Wednesday, March 7, 2012

The Natural Food Label

Nothing natural about Cheetos.

  Labels, labels, labels -- they can be so confusing at the grocery store!

  We have 'USDA Organic', 'Natural', 'Gluten Free', 'Zero Trans Fats', 'Made with Real ...', 'Range Free', '100% Organic', and so on, and so on. And that's just the front of the box!

  So what do they all mean?

  Unfortunately, they're not easy to differentiate, or keep track of. The inclusion or exclusion of just one word, can make or break your 'healthy' purchases at the grocery store.

  Today, I'm going to tackle possibly the most-misleading, and most-useless label we have: 'Natural'.

  Anytime you see Natural on a food label -- in any capacity -- it doesn't mean a thing. The FDA has no definition, and no regulatory meaning for Natural. So whether the label says '100% Natural' or 'All Natural', it means the same thing: it's unregulated.

  In its description, the FDA says: " is difficult to define a food product that is ‘natural’ because the food has probably been processed and is no longer the product of the earth."

  Wow, no longer a product of the earth -- that's NOT natural.

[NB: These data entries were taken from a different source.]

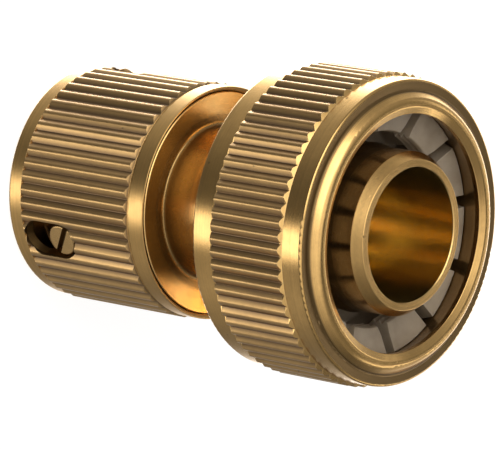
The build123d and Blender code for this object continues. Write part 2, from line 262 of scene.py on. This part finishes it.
def pit_mask(g, place, seed):
    """Small ragged pits in some of the Voronoi cells."""
    shifted = g.vector_math("ADD", place, (seed, seed * 0.7, 0.0))
    cells = g.filled("ShaderNodeTexVoronoi", {"Vector": shifted, "Scale": 0.42})
    ragged = g.swing(g.noise(place, scale=9.0, detail=2.0), amount=0.09)
    chosen = g.math("GREATER_THAN", g.xyz(cells.outputs["Color"])[0], 0.70)
    size = g.times(chosen, 0.042)
    outside = g.minus(g.plus(cells.outputs["Distance"], ragged), size)
    pit = g.remap(outside, span=(0.0, 0.03), to=(1.0, 0.0))
    # cells of size 0 stay smooth
    return g.times(pit, g.math("GREATER_THAN", size, 0.01))


def brass(name, roughness, tarnish, seed, flutes=None, shade_bands=(), tint=(1, 1, 1),
          waterway=False):
    """Turned brass. flutes gives the fluted zone in mm.

    Bands of painted shade, each: z low, z high, radius low, radius high, soft edge (mm), amount.
    """
    material, g = new_material(name)
    place = position_mm(g)
    x, y, z = g.xyz(place)
    radius = g.math("SQRT", g.plus(g.times(x, x), g.times(y, y)))
    rounded, wear = bevel_and_wear(g, radius_mm=0.05, wear_mm=0.14)
    tangent = lathe_tangent(g, x, y)
    fluted, root_shade = flute_masks(g, radius, z, flutes)
    # painted shade: ambient occlusion plus the listed bands
    shade_amount = painted_shade_mask(g, rounded, radius, z, shade_bands)

    # relief: rings on turned faces, streaks and grit on flutes, pits everywhere
    rings = lathe_rings(g, radius, z, seed)
    streaks = drawn_streaks(g, x, y, z, radius)
    grit = g.noise(place, scale=5.5, detail=4.0, rough=0.75)
    ring_height = g.times(rings, 1.0)
    flute_height = g.weighted(streaks, grit, weights=(0.30, 0.55))
    height = g.mix_values(fluted, ring_height, flute_height)
    pit = pit_mask(g, place, seed)
    pit_depth = g.times(pit, 1.8)
    normal = g.bump(g.minus(height, pit_depth), strength=0.55, depth_mm=0.010, normal=rounded)

    # base alloy, darkened by tarnish in broad clouds and on the flutes
    shifted = g.vector_math("ADD", place, (seed * 3.1, 0, 0))
    cloud = g.noise(shifted, scale=0.16, detail=4.0, rough=0.6)
    mottle = g.noise(place, scale=0.9, detail=5.0, rough=0.7)
    clouds = g.remap(g.weighted(cloud, mottle, weights=(0.6, 0.4)), span=(0.38, 0.66))
    flute_tarnish = g.times(fluted, 0.38)
    darkness = g.plus(g.times(clouds, tarnish), flute_tarnish, clamp=True)
    bright, dark = ([a * b for a, b in zip(alloy, tint)] for alloy in (BRASS, BRASS_DARK))
    colour = g.mix(darkness, bright, dark)

    # tone follows the relief
    ring_tone = g.remap(rings, span=(0.35, 0.65), to=(0.90, 1.06))
    streak_tone = g.remap(streaks, span=(0.3, 0.7), to=(0.93, 1.05))
    tone = g.mix_values(fluted, ring_tone, streak_tone)
    colour = g.mix(1.0, colour, g.vector(tone, tone, tone), blend="MULTIPLY")

    # worn edges, painted shade in the flute roots, painted shade in corners and bands, bore and pits,
    # each over the last
    colour = g.cover(colour, BRASS_PALE, mask=wear, amount=0.6)
    colour = g.cover(colour, FLUTE_ROOT_SHADE, mask=root_shade, amount=0.85)
    colour = g.cover(colour, OCCLUSION_SHADE_BROWN, mask=shade_amount, amount=0.85)
    if waterway:
        in_bore = g.math("LESS_THAN", radius, WATERWAY_RADIUS)
        deep = g.times(in_bore, g.math("LESS_THAN", z, WATERWAY_TOP))
        colour = g.mix(deep, colour, WATERWAY_YELLOW)
    colour = g.cover(colour, PIT_BROWN, mask=pit, amount=0.60)

    # roughness: smoother on worn edges, rougher where shade is painted
    turned_rough = g.plus(roughness, g.swing(mottle, amount=0.14))
    flute_rough = g.plus(0.36, g.swing(grit, amount=0.25))
    rough = g.mix_values(fluted, turned_rough, flute_rough)
    rough = g.minus(rough, g.times(wear, 0.06))
    rough = g.plus(rough, g.times(shade_amount, 0.12))

    g.principled({
        "Base Color": colour,
        "Metallic": 1.0,
        "Coat Weight": g.times(fluted, 0.6),
        "Coat Roughness": 0.34,
        "Roughness": rough,
        "Anisotropic": g.mix_values(fluted, 0.65, 0.25),
        "Tangent": tangent,
        "Normal": normal,
    })
    return material


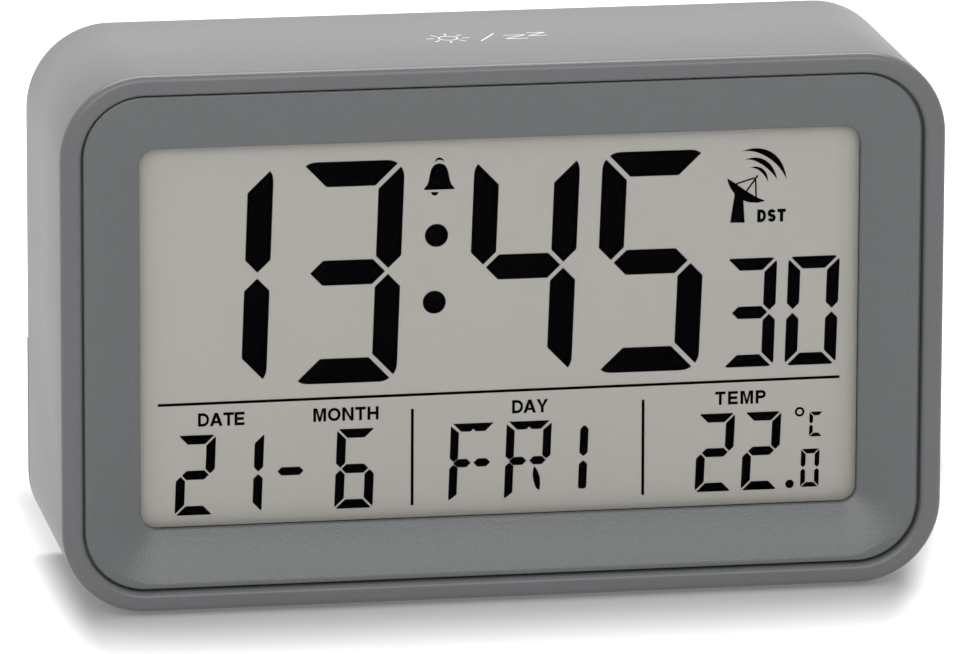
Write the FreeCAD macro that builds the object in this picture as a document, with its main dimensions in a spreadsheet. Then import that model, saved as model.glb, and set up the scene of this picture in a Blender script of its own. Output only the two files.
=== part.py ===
"""Dementia day clock: a battery desk clock with a large LCD, built as an assembly of moulded,
glass, metal and electronic pieces.

Millimetres. X runs to the viewer's right, the display faces -Y and Z is up. The origin is the
centre of the clock's box at the surface it stands on.
"""
import math
import os

import FreeCAD
import Part
import Sketcher
from FreeCAD import Placement, Rotation, Vector

# ---------------------------------------------------------------------------------------------
# Driving dimensions, one spreadsheet cell each
# ---------------------------------------------------------------------------------------------
SIZES = {
    # outer form
    "case_width": 150.0,
    "case_height": 92.0,
    "case_depth": 46.0,         # front crest of the rim to the back of the rear cover
    "corner_radius": 14.3,
    "wall": 2.2,
    "foot_rise": 0.8,           # what the feet lift the housing off the table
    "front_round": 1.4,         # outer edge of the rim
    "rear_bevel": 0.5,
    # rim and front panel
    "rim_width": 3.6,
    "rim_lip": 3.2,             # rim, front to back
    "rim_bevel": 1.2,           # inner edge of the rim, sloping in to the panel
    "panel_gap": 0.4,
    "panel_drop": 0.8,          # panel's outer edge behind the crest
    "panel_edge": 0.3,          # chamfer round the panel
    "panel_dip": 3.4,           # how far the panel slopes back to the window
    "panel_slope": 8.85,        # width of the sloping band
    "panel_flange": 1.6,
    "flange_gap": 0.4,
    # display window
    "window_width": 122.4,
    "window_height": 65.1,
    "window_radius": 2.8,
    "window_recess": 1.2,       # lens behind the window's edge
    # display stack
    "lens_width": 125.4,
    "lens_height": 71.0,
    "lens_drop": 0.45,          # lens centre below the case centre
    "lens_thickness": 1.2,
    "seat_gap": 0.2,            # round the lens and the glass in their seats
    "seat_wall": 1.6,           # wall round the lens seat
    "film_thickness": 0.2,
    "film_inset": 0.5,          # polarisers inside the edge of the glass
    "glass_width": 124.6,
    "glass_top": 81.2,
    "glass_thickness": 1.1,
    "glass_sunk": 1.0,          # how deep the front glass stands in the lens seat
    "ledge_height": 2.6,        # front glass below the rear glass, for the contacts
    "glass_bottom": 11.0,
    "guide_width": 119.2,
    "guide_thickness": 3.0,
    "guide_gap": 0.2,
    "holder_gap": 0.2,          # round the glass in its holder
    "holder_wall": 1.4,
    "holder_back": 0.6,
    "zebra_width": 112.0,
    "zebra_thickness": 1.8,
    "led_width": 2.0,
    "led_height": 4.0,
    "led_offset": 1.6,          # LED's middle beyond the edge of the light guide
    # main board
    "board_thickness": 1.6,
    "board_width": 140.0,
    "board_waist": 120.0,
    "board_height": 74.0,
    "board_ear": 60.0,
    "hook_width": 6.0,          # snap hooks that hold the two boards
    "hook_gap": 0.2,
    "hook_thickness": 1.3,
    "hook_nose": 0.7,
    "hook_z": 22.0,
    # long screw pillars
    "pillar_inset": 8.5,        # pillar axis in from the outside of the case
    "pillar_radius": 3.0,
    "pillar_pilot": 1.3,
    "pilot_depth": 12.0,
    "cover_screw_shank": 1.25,
    "cover_screw_head": 2.5,
    "cover_screw_head_height": 1.3,
    "cover_screw_length": 10.0,
    "cover_screw_floor": 1.0,   # what the cover is thick under a screw's head
    "shank_gap": 0.2,
    "head_gap": 0.3,
    # rear cover
    "cover_plate": 2.0,
    "cover_gap": 0.2,
    "cover_recess": 0.6,        # upper part of the cover in from the housing's rear edge
    "step_proud": 1.0,          # lower part of the cover behind the housing's rear edge
    "step_thickness": 2.2,
    "step_top": 38.2,
    "step_slit": 0.4,
    # battery bay: two AAA cells side by side
    "cell_radius": 5.25,
    "cell_length": 43.7,
    "nub_radius": 1.9,
    "nub_length": 0.8,
    "bay_length": 52.0,
    "bay_bottom": 8.3,
    "bay_height": 22.4,
    "bay_wall": 1.3,
    "cradle_radius": 5.55,
    "cell_axis_y": 15.9,
    "contact_thickness": 0.4,
    # battery door
    "door_recess_width": 58.0,
    "door_recess_bottom": 5.1,
    "door_recess_top": 32.7,
    "door_gap": 0.2,
    "door_thickness": 1.5,
    "tab_x": 17.0,
    "tab_width": 6.0,
    "tab_drop": 1.4,
    "tab_thickness": 0.8,
    "lip_thickness": 0.65,
    "latch_width": 13.6,
    "latch_length": 6.0,
    "latch_hook": 1.5,
    # keys and switches
    "key_pitch": 18.0,
    "key_z": 74.0,
    "key_width": 10.0,
    "key_height": 6.0,
    "key_proud": 0.9,
    "key_gap": 0.2,             # round a key in its hole
    "key_flange": 1.2,          # how far a key's flange reaches behind the cover
    "tact_width": 6.0,
    "tact_rise": 3.4,           # switches above the key board
    "plunger_width": 2.8,
    "plunger_gap": 0.15,
    "plunger_proud": 1.0,
    "switch_x": 36.0,
    "switch_z": 55.0,
    "switch_travel": 3.0,
    "knob_width": 3.4,
    "knob_height": 2.8,
    "knob_gap": 0.2,
    "key_board_front": 10.4,
    "key_board_width": 112.0,
    "key_board_height": 38.0,
    "key_board_z": 64.0,
    "post_x": 50.0,
    "post_z": 15.0,
    "post_width": 4.0,
    # sound and air slots
    "slot_length": 12.0,
    "slot_height": 1.2,
    "slot_pitch": 2.8,
    "slot_x": 46.0,
    "slot_z": 20.0,
    "buzzer_frame": 20.0,
    "buzzer_frame_wall": 1.2,
    "buzzer_frame_depth": 3.0,
    "foot_radius": 4.5,
    "foot_x": 56.0,
    "foot_y": 13.0,
}

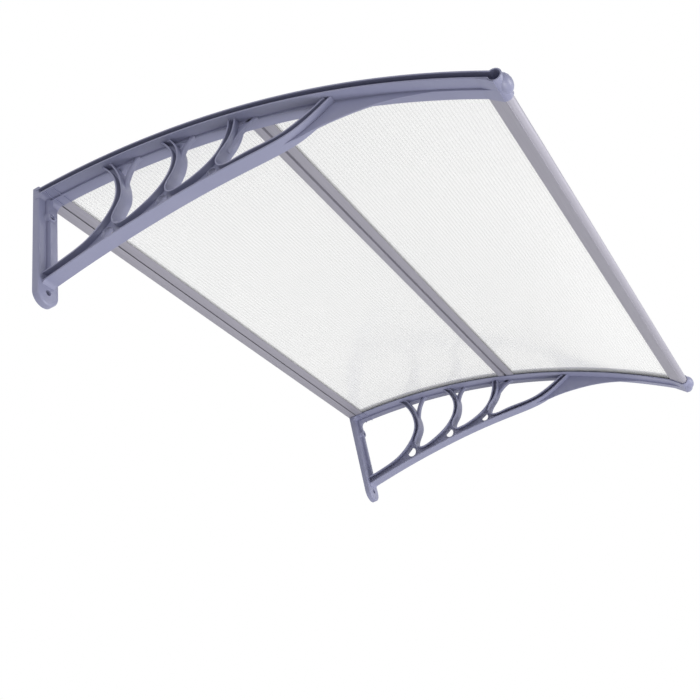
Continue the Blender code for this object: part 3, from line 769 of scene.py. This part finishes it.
rail("middle_rail", [extrusion([side_view(outline)], BOTH_ENDS)])

# Front rail: an aluminium extrusion with a slot for the front sheet and a hollow round bead that
# lies in the tubes of both brackets. Between the brackets a keel like theirs runs below the bead.
FRONT_RAIL_S = 845.5
BEAD_R = TUBE_BORE_R - FIT
BEAD_WALL = 1.5
BEAD_SIDES = 60
BORE_SIDES = 40
RIDGE_BELOW = 0.6  # the keel's ridge lies this far below the bead
RIDGE_BACK = 0.5  # and this far behind the ridge of the brackets
neck = np.arcsin(RAIL_HALF / BEAD_R)
tip = on_bend(TUBE_S, 0)
slot_end = FRONT_RAIL_S + SLOT_DEPTH
bead = arc(tip, BEAD_R, TUBE_TILT + np.pi - neck, TUBE_TILT - np.pi + neck, BEAD_SIDES)
# The lip's last corner and the tail's first are single points, which the bead joins.
lip = rounded([(slot_end, SLOT_HALF), (FRONT_RAIL_S, SLOT_HALF), (FRONT_RAIL_S, RAIL_HALF),
               (slot_end, RAIL_HALF)], RAIL_EDGE)[:-CORNER_STEPS]
tail = rounded([(slot_end, -RAIL_HALF), (FRONT_RAIL_S, -RAIL_HALF), (FRONT_RAIL_S, -SLOT_HALF),
                (slot_end, -SLOT_HALF)], RAIL_EDGE)[CORNER_STEPS:]
outline = np.vstack([side_view(lip), bead, side_view(tail)])
bore = arc(tip, BEAD_R - BEAD_WALL, 0, 2 * np.pi, BORE_SIDES)[:-1]
rail("front_rail", [extrusion([outline, bore], BOTH_ENDS),
                    keel(FRONT_RAIL_S + RAIL_EDGE, KEEL_END - RIDGE_BACK, RAIL_HALF,
                         BEAD_R + RIDGE_BELOW, BEAD_R - BEAD_WALL / 2, SPAN / 2 - NOTCH_HALF)])

# Sheets: milky twin-wall polycarbonate, 4.5 mm thick, bent to the arch, with flutes along the
# wall. The thin skins sink a little between the ribs, which shows as fine lines.
SKIN = 0.6
SKIN_STEPS = 8
SHEET_RIB = 0.5
FLUTE_PITCH = 7.0
FLUTE_ROUND = 0.3
SHEET_END = 1.2
SINK = 0.025
MILKY_COLOURS = ((0.945, 0.948, 0.945), (0.96, 0.96, 0.955))

milky, tree, shader, place = principled("milky_twin_wall")
tree.links.new(blended(tree, noise(tree, place, scale=5.0), MILKY_COLOURS),
               shader.inputs["Base Color"])
tree.links.new(spread(tree, noise(tree, place, scale=25.0), low=0.13, high=0.18),
               shader.inputs["Roughness"])
shader.inputs["Alpha"].default_value = 0.22
shader.inputs["IOR"].default_value = 1.58
# The coat stands for the reflections of the skins' other faces.
shader.inputs["Coat Weight"].default_value = 1.0
shader.inputs["Coat IOR"].default_value = 2.4
shader.inputs["Coat Roughness"].default_value = 0.12


def twin_wall(start, end):
    """Sheet section: skins at +-(SHEET / 2 - SINK * sin^2) and one air cell a flute."""
    count = round((end - start) / FLUTE_PITCH)
    ribs = np.linspace(start, end, count + 1)
    s = np.linspace(start, end, count * SKIN_STEPS + 1)
    skin = SHEET / 2 - SINK * np.sin(np.pi * (s - start) / (end - start) * count) ** 2
    outer = np.vstack([on_bend(s, skin), on_bend(s[::-1], -skin[::-1])])
    air = SHEET / 2 - SKIN
    cells = []
    for i in range(count):
        near = ribs[i] + (SHEET_END if i == 0 else SHEET_RIB / 2)
        far = ribs[i + 1] - (SHEET_END if i == count - 1 else SHEET_RIB / 2)
        cells.append(side_view(rounded([(near, air), (far, air), (far, -air), (near, -air)],
                                       FLUTE_ROUND)))
    return [outer] + cells


joint = web_half + FIT
for name, start, end in (("rear_sheet", SLOT_FLOOR + FIT, MIDDLE_RAIL_S - joint),
                         ("front_sheet", MIDDLE_RAIL_S + joint, slot_end - FIT)):
    piece(name + "_twin_wall", [extrusion(twin_wall(start, end), BOTH_ENDS)], milky,
          [name])

# Studio: a plain pale floor well below the canopy, a white room and soft lamps round the camera.
# The canopy hangs at door height over the floor, so the camera looks up at it.
FLOOR_Z = -2.7
FLOOR_HALF = 14.0
FLOOR_COLOURS = ((0.86, 0.86, 0.86), (0.88, 0.88, 0.88))
corners = [(-FLOOR_HALF, -FLOOR_HALF, FLOOR_Z), (FLOOR_HALF, -FLOOR_HALF, FLOOR_Z),
           (FLOOR_HALF, FLOOR_HALF, FLOOR_Z), (-FLOOR_HALF, FLOOR_HALF, FLOOR_Z)]
mesh = bpy.data.meshes.new("floor")
mesh.from_pydata(corners, [], [(0, 1, 2, 3)])
floor = bpy.data.objects.new("floor", mesh)
bpy.context.scene.collection.objects.link(floor)
paper, tree, shader, place = principled("pale_floor")
tree.links.new(blended(tree, noise(tree, place, scale=0.6), FLOOR_COLOURS, ends=(0.3, 0.7)),
               shader.inputs["Base Color"])
shader.inputs["Roughness"].default_value = 0.8
mesh.materials.append(paper)

# The room looks pure white to the camera, in reflections and through the sheets, and lights the
# canopy more softly.
WORLD_LIGHT = 0.5
WHITE = (1, 1, 1, 1)
world = bpy.data.worlds.new("white_room")
bpy.context.scene.world = world
world.use_nodes = True
tree = world.node_tree
tree.nodes.clear()
ray = tree.nodes.new("ShaderNodeLightPath")
seen = 0.0
for kind in ("Is Camera Ray", "Is Glossy Ray", "Is Transmission Ray"):
    seen = calculated(tree, "MAXIMUM", ray.outputs[kind], seen)
mixed = tree.nodes.new("ShaderNodeMixShader")
tree.links.new(seen, mixed.inputs["Fac"])
for socket, strength in ((1, WORLD_LIGHT), (2, 1.0)):
    room = tree.nodes.new("ShaderNodeBackground")
    room.inputs["Color"].default_value = WHITE
    room.inputs["Strength"].default_value = strength
    tree.links.new(room.outputs[0], mixed.inputs[socket])
tree.links.new(mixed.outputs[0], tree.nodes.new("ShaderNodeOutputWorld").inputs["Surface"])

LAMP_TARGET = (0, -0.4, -0.1)


def lamp(name, place, size, power):
    """Square soft lamp aimed at the canopy, all in metres."""
    data = bpy.data.lights.new(name, "AREA")
    data.size = size
    data.energy = power
    made = bpy.data.objects.new(name, data)
    made.location = place
    aim = np.array(LAMP_TARGET) - np.array(place)
    made.rotation_mode = "QUATERNION"
    made.rotation_quaternion = Vector(aim).to_track_quat("-Z", "Y")
    bpy.context.scene.collection.objects.link(made)


lamp("front_lamp", (0.9, -3.2, -1.0), size=1.4, power=45)
lamp("low_lamp", (-0.1, -0.9, -2.55), size=1.2, power=32)
lamp("side_lamp", (-3.4, -0.9, 0.1), size=0.9, power=20)
lamp("top_lamp", (0.5, -1.2, 2.6), size=2.0, power=45)

# The camera looks up from below the left bracket, as in the photograph, with a small shift for
# the framing.
camera = bpy.data.objects.new("camera", bpy.data.cameras.new("camera"))
bpy.context.scene.collection.objects.link(camera)
camera.location = (-1.5805, -0.9147, -1.2297)
camera.rotation_euler = np.radians((130.089, 12.537, -62.414))
camera.data.lens = 50.4
camera.data.shift_x = -0.05
camera.data.shift_y = -0.2
bpy.context.scene.camera = camera
bpy.context.scene.view_settings.view_transform = "Standard"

  The ONLY time Natural has a meaning, is in regard to meat and poultry. But that definition isn't much clearer. The USDA has defined it as any product “containing no artificial ingredient or added color and is only minimally processed (a process which does not fundamentally alter the raw product).”

  What does 'minimally processed' mean? And that definition doesn’t address whether or not the animals given hormones or antibiotics, or raised in confinement.

Organic vs. Natural vs. Conventional.
  However, if the label says 'Naturally Raised' it means "no growth promoters, antibiotics, animal by-products, or fish by-products" we used on the animal.

  Confused yet?

  Two things are clear: natural certainly does NOT mean Organic, and it doesn't mean it's healthier either. So let's lose those assumptions right away.

  By the FDA's 'definition', High Fructose Corn Syrup can be labeled as natural. So what can be in/on foods, and still be considered
natural? Pesticides, fertilizers,
and Genetically Modified ingredients (GMOs) for starters.

  And guess what -- those foods with the Natural labels, more often than not, are more expensive than foods without any sort of labeling.

  If you're spending extra money buying Natural, make the jump completely, and buy Organic.

  Organic is the only way you can be certain the foods you're buying contain no artificial coloring/preservatives/flavors, GMOs, and weren't sprayed with fertilizers and pesticides. Otherwise, save your money and buy conventional.

  Conventional and natural foods are roughly the same junk anyways.

  The labeling situation in the US is a mess. We, as consumers, regularly play guessing games when purchasing food at the grocery store. There is too much uncertainty; too many meaningless labels. Marketers are taking advantage of people who are making an effort to eat more-healthily, but can't keep track of the ever-changing lingo.

  Hope I was able to clarify the uselessness of our 'Natural' food labels!